To make a gold standard work today, the metal would have to be valued at a very high dollar price to address the imbalances already existing in the world’s reserve system, and to make it possible for the new system to function smoothly and equitably. If, for example, one were to value the U.S. gold reserve high enough to cover the U.S. national debt of over $14 trillion, gold would have to be benchmarked at over $50,000 per ounce. To cover the external U.S. debt of $4.3 trillion, it would need to be valued at $16,500 per ounce.

Though $50,000 an ounce, or even $16,500 an ounce, may be significantly more than would be required to restore order in the monetary system, too low a price would recreate the same problems which caused the abandonment of Bretton Woods in the first place. To make a gold standard work, policy-makers will be called upon to choose a price that would bring balance between the roughly 8000 tonne U.S. gold reserve and the massive dollar reserves that have built-up all over the globe. To be sure, it is unlikely such balance would occur in the current price range.

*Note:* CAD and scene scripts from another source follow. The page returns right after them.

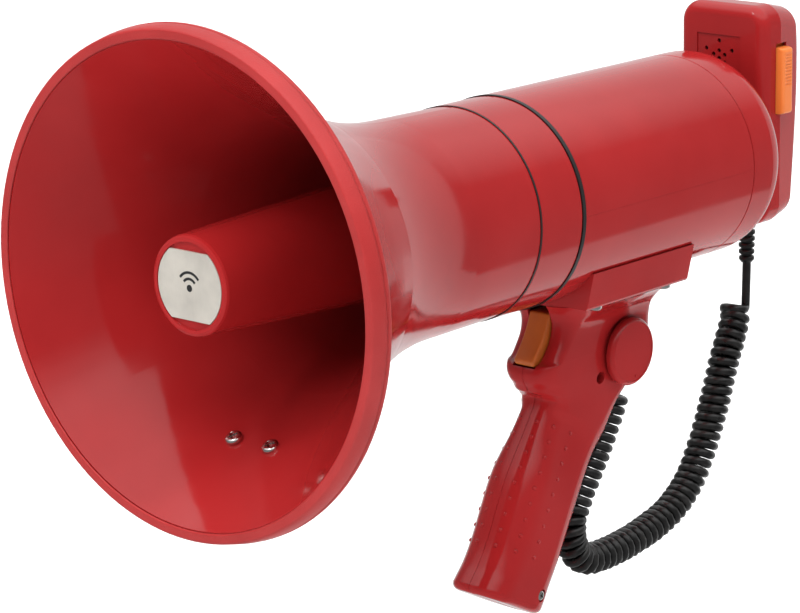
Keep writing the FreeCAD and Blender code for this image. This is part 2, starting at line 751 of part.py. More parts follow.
def handle_screws():
    body = new_body("handle_screws")
    for back, drop, seat in HANDLE_SCREWS:
        rod(body, "YZ_Plane", -12.0, seat + 0.5, back, -drop, 1.5)
        rod(body, "YZ_Plane", seat, seat + 2.2, back, -drop, 2.9)


def trigger():
    """A finger lever with a hollowed face, hung from a cross pin at its top."""
    body = new_body("trigger")
    half = size("trigger_half")
    back, drop = size("trigger_pivot_back"), size("trigger_pivot_drop")
    prism(body, "YZ_Plane", -half, half, [
        (247.4, -59.4), (234.2, -81.6, 36.0), (235.2, -84.4), (239.0, -85.2), (250.5, -81.5),
        (260.0, -66.5), (260.0, -59.4),
    ])
    rod(body, "YZ_Plane", -half - 1.0, half + 1.0, back + 0.4, -drop - 3.0,
        size("pin_radius") + size("running_gap"), adds=False)


def trigger_pin():
    body = new_body("trigger_pin")
    back, drop = size("trigger_pivot_back"), size("trigger_pivot_drop")
    rod(body, "YZ_Plane", -size("slot_half"), size("slot_half"), back + 0.4, -drop - 3.0,
        size("pin_radius"))


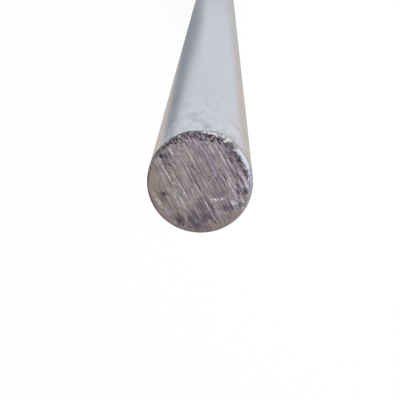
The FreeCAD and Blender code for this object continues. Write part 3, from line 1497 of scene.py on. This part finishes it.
@dataclass(frozen=True)
class ShadeCard:
    """Dark card on the floor beside the bar's foot, in millimetres.

    Only mirrors see it. It is painted shade, standing in for shade on the floor beside the
    bar, and it puts the long dark reflection on the bar's left side.
    """

    shade: str = "959AA2"
    start: float = 8.0
    end: float = 190.0
    front: float = -73.0
    back: float = 48.0
    soft: float = 24.0
    lift: float = 0.5

    def build(self) -> bpy.types.Object:
        """Makes the card.

        Returns:
            The card.
        """
        work = bmesh.new()
        bmesh.ops.create_grid(work, x_segments=1, y_segments=1, size=0.5)
        size = Vector((self.end - self.start, self.back - self.front, 1.0)) * MM
        middle = Vector((self.end + self.start, self.back + self.front, 2 * self.lift)) * MM / 2
        bmesh.ops.scale(work, vec=size, verts=work.verts)
        bmesh.ops.translate(work, vec=middle, verts=work.verts)
        card = put_in_scene("shade_card", work, self.material())
        show_to_mirrors_only(card)
        return card

    def material(self) -> bpy.types.Material:
        """Makes the card's painted shade, which thins out at its edges.

        Returns:
            The material.
        """
        made, tree = new_material("painted_shade_card")
        place = add_node(tree, "ShaderNodeTexCoord").outputs["Object"]
        apart = add_node(tree, "ShaderNodeSeparateXYZ", {}, {"Vector": place})
        cover = None
        for axis, edge, inward in (
            ("X", self.start, 1.6 * self.soft),
            ("X", self.end, -2 * self.soft),
            ("Y", self.front, 2 * self.soft),
            ("Y", self.back, -1.2 * self.soft),
        ):
            fade = add_node(
                tree,
                "ShaderNodeMapRange",
                {
                    "From Min": edge * MM,
                    "From Max": (edge + inward) * MM,
                    "interpolation_type": "SMOOTHSTEP",
                },
                {"Value": apart.outputs[axis]},
            ).outputs["Result"]
            if cover:
                fade = add_node(
                    tree, "ShaderNodeMath", {"operation": "MULTIPLY"}, {0: cover, 1: fade}
                ).outputs["Value"]
            cover = fade
        add_cover(tree, cover, self.shade)
        return made


@dataclass(frozen=True)
class StudioFlags:
    """Tall dark cards round the bar, in millimetres and degrees.

    Only mirrors see them. Each is a painted dark reflection that puts a dark streak down the
    bar, so that it looks round.
    """

    clocks: tuple[float, ...] = (0.0, 115.0, 235.0)
    apart: float = 320.0
    width: float = 230.0
    height: float = 750.0
    clear_of_floor: float = 1.0
    shade: str = "5A5E64"

    def build(self) -> None:
        """Makes all the flags with one material, a painted dark glow."""
        painted_glow = self.material()
        for clock in self.clocks:
            self.build_flag(clock, painted_glow)

    def build_flag(self, clock: float, painted_glow: bpy.types.Material) -> bpy.types.Object:
        """Makes one flag.

        Args:
            clock: Direction from the bar, in degrees from +X.
            painted_glow: Its material.

        Returns:
            The flag.
        """
        work = bmesh.new()
        bmesh.ops.create_grid(work, x_segments=1, y_segments=1, size=0.5)
        bmesh.ops.scale(work, vec=Vector((self.width, self.height, 1.0)) * MM, verts=work.verts)
        upright = Matrix.Rotation(math.radians(90.0), 4, "X")
        bmesh.ops.rotate(work, matrix=upright, verts=work.verts)
        middle = Vector((0.0, -self.apart, self.height / 2 + self.clear_of_floor)) * MM
        bmesh.ops.translate(work, vec=middle, verts=work.verts)
        turn = Matrix.Rotation(math.radians(clock + 90.0), 4, "Z")
        bmesh.ops.rotate(work, matrix=turn, verts=work.verts)
        flag = put_in_scene(f"flag_{clock:.0f}", work, painted_glow)
        show_to_mirrors_only(flag)
        return flag

    def material(self) -> bpy.types.Material:
        """Makes the flags' painted dark reflection, which thins out toward their sides.

        Returns:
            The material.
        """
        made, tree = new_material("painted_reflection_flag")
        place = add_node(tree, "ShaderNodeTexCoord").outputs["Object"]
        level = add_node(
            tree, "ShaderNodeMapping", {"Scale": (1.0, 1.0, 0.0)}, {"Vector": place}
        ).outputs["Vector"]
        out = add_node(tree, "ShaderNodeVectorMath", {"operation": "LENGTH"}, {0: level})
        cover = add_node(
            tree,
            "ShaderNodeMapRange",
            {
                "From Min": math.hypot(self.apart, self.width / 2) * MM,
                "From Max": self.apart * MM,
                "interpolation_type": "SMOOTHSTEP",
            },
            {"Value": out.outputs["Value"]},
        )
        add_cover(tree, cover.outputs["Result"], self.shade)
        return made


@dataclass(frozen=True)
class Softbox:
    """One soft lamp with a rectangular front."""

    name: str
    place: Vector
    target: Vector
    width: float
    height: float
    radiance: float
    tint: str = "FFFFFF"

    def build(self) -> bpy.types.Object:
        """Makes the lamp.

        Returns:
            The lamp.
        """
        light = bpy.data.lights.new(self.name, "AREA")
        light.shape = "RECTANGLE"
        light.size = self.width
        light.size_y = self.height
        light.energy = self.radiance * self.width * self.height * math.pi
        light.color = srgb(self.tint)[:3]
        lamp = bpy.data.objects.new(self.name, light)
        lamp.matrix_world = look_from(self.place, self.target, Vector((0.0, 0.0, 1.0)))
        bpy.context.scene.collection.objects.link(lamp)
        return lamp


@dataclass(frozen=True)
class Studio:
    """Plain pale room: floor, surround and soft lamps."""

    horizon: str = "FFFFFF"
    ceiling: str = "B4B4B8"

    def build(self) -> None:
        """Makes the room and its lamps."""
        StudioFloor().build()
        self.light_world()
        middle = Vector((0.0, 0.0, 0.35))
        Softbox(
            name="key_softbox",
            place=Vector((-0.55, -0.27, 2.1)),
            target=middle,
            width=1.2,
            height=1.2,
            radiance=5.2,
        ).build()
        ShadeCard().build()
        StudioFlags().build()

    def light_world(self) -> None:
        """Makes the surround: white at the horizon, greyer overhead."""
        world = bpy.data.worlds.new("studio_surround")
        bpy.context.scene.world = world
        world.use_nodes = True
        tree = world.node_tree
        tree.nodes.clear()
        way = add_node(tree, "ShaderNodeTexCoord").outputs["Generated"]
        height = add_node(tree, "ShaderNodeSeparateXYZ", {}, {"Vector": way}).outputs["Z"]
        overhead = add_node(
            tree,
            "ShaderNodeMapRange",
            {"From Min": 0.25, "From Max": 0.85, "interpolation_type": "SMOOTHSTEP"},
            {"Value": height},
        )
        colour = add_node(
            tree,
            "ShaderNodeMix",
            {"data_type": "RGBA", COLOUR_A: srgb(self.horizon), COLOUR_B: srgb(self.ceiling)},
            {"Factor": overhead.outputs["Result"]},
        )
        glow = add_node(
            tree, "ShaderNodeBackground", {"Strength": 1.0}, {"Color": colour.outputs[COLOUR_OUT]}
        )
        add_node(tree, "ShaderNodeOutputWorld", {}, {"Surface": glow.outputs["Background"]})


@dataclass(frozen=True)
class PhotoCamera:
    """The camera of the photograph, above the sawn end and looking down the bar."""

    place: Vector = field(default_factory=lambda: Vector((-0.00483, -0.06237, 0.69484)))
    target: Vector = field(default_factory=lambda: Vector((0.0, 0.00413, 0.5)))
    lens: float = 78.4

    def build(self) -> bpy.types.Object:
        """Makes the camera and gives it to the scene.

        Returns:
            The camera.
        """
        data = bpy.data.cameras.new("photo_camera")
        data.lens = self.lens
        data.clip_start = 0.01
        camera = bpy.data.objects.new("photo_camera", data)
        camera.matrix_world = look_from(self.place, self.target, Vector((0.0, -1.0, 0.0)))
        bpy.context.scene.collection.objects.link(camera)
        bpy.context.scene.camera = camera
        return camera


def main() -> None:
    """Builds the room, the camera and the bar, in that order."""
    logging.basicConfig(level=logging.INFO, format="%(name)s: %(message)s")
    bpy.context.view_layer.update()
    bpy.context.scene.view_settings.view_transform = "Standard"
    Studio().build()
    PhotoCamera().build()

    low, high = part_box("round_bar")
    bar = RoundBar(low, high).build()
    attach(bar, "root")
    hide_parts("round_bar")
    LOG.info("%s: %d faces", bar.name, len(bar.data.polygons))


if __name__ == "__main__":
    main()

Beyond the pricing problem, a return to a fixed gold standard presents additional challenges. The essential reason for a gold standard is to restrict governments’ ability to run deficits and print money. When politicians consider the problems faced by countries like Greece, Ireland, Portugal and Spain during the recent European sovereign debt crisis, they will not fail to note that in each instance those nation-states had relinquished their monetary sovereignty to the larger European Union. The options to run deficits, print money and debase the currency as a means to an end were off the table. Those who read their history texts carefully will be quick to point out that the gold standard offers major benefits, like a low inflation rate, balanced trade accounts and a strong currency. However, for all its benefits, it also conjures up images of deflationary depressions and financial panics, which would imply the kind of economic chaos that plagued the world economy intermittently under the gold standard before World War II.